The working principle of BUCK can be found in previous articles. Please search for "Detailed Principle of BUCK Circuit" . The two waveforms are the same when the voltage level is high, so we will only discuss the situation when the voltage level is low.

In the non-synchronous BUCK shown in the figure below, when the switch S1 is turned off, the energy is discharged to the load through the energy storage inductor L1. The discharge path is L1->load->D1. Therefore, when measured at point A, Vsw will have a constant diode conduction voltage, that is, -0.7V.

For synchronous bucks, if the upper and lower tubes are turned on at the same time, a short circuit will occur.
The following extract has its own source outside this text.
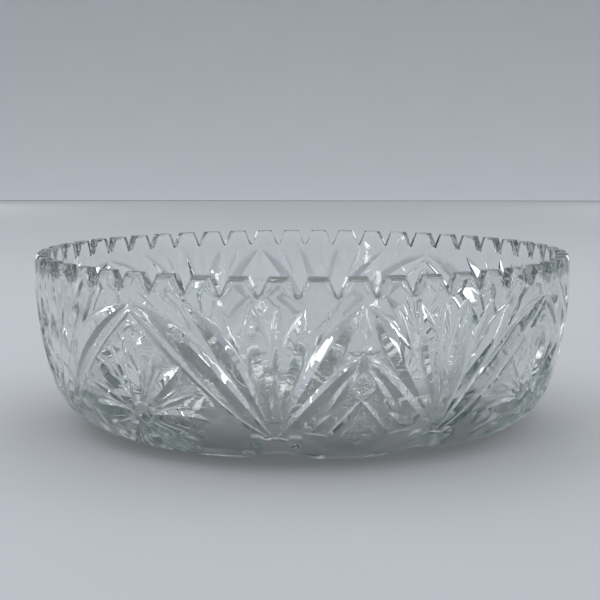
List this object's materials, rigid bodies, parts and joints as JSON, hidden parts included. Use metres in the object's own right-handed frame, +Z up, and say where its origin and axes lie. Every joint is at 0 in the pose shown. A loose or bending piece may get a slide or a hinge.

In order to avoid the upper and lower tubes S1 and S2 being turned on at the same time, the dead time needs to be increased .

During the dead time, both the upper and lower tubes are not conducting. At this time, the inductor is discharged through the body diode of MOS. For the principle of MOS body diode, please search the article "Why do MOS tubes need to be connected in parallel with diodes? What is the function?" Since it is discharged through the body diode, there is a negative voltage close to -0.7V on Vsw. After the dead time, the lower tube MOS S2 is turned on, and the discharge path is inductor->load->MOS (the diode is short-circuited by MOS). The conduction impedance of MOS is very small, so the negative voltage of VSW quickly decays from -0.7V to 0V, and then enters the dead time again, and the negative voltage becomes about -0.7V again.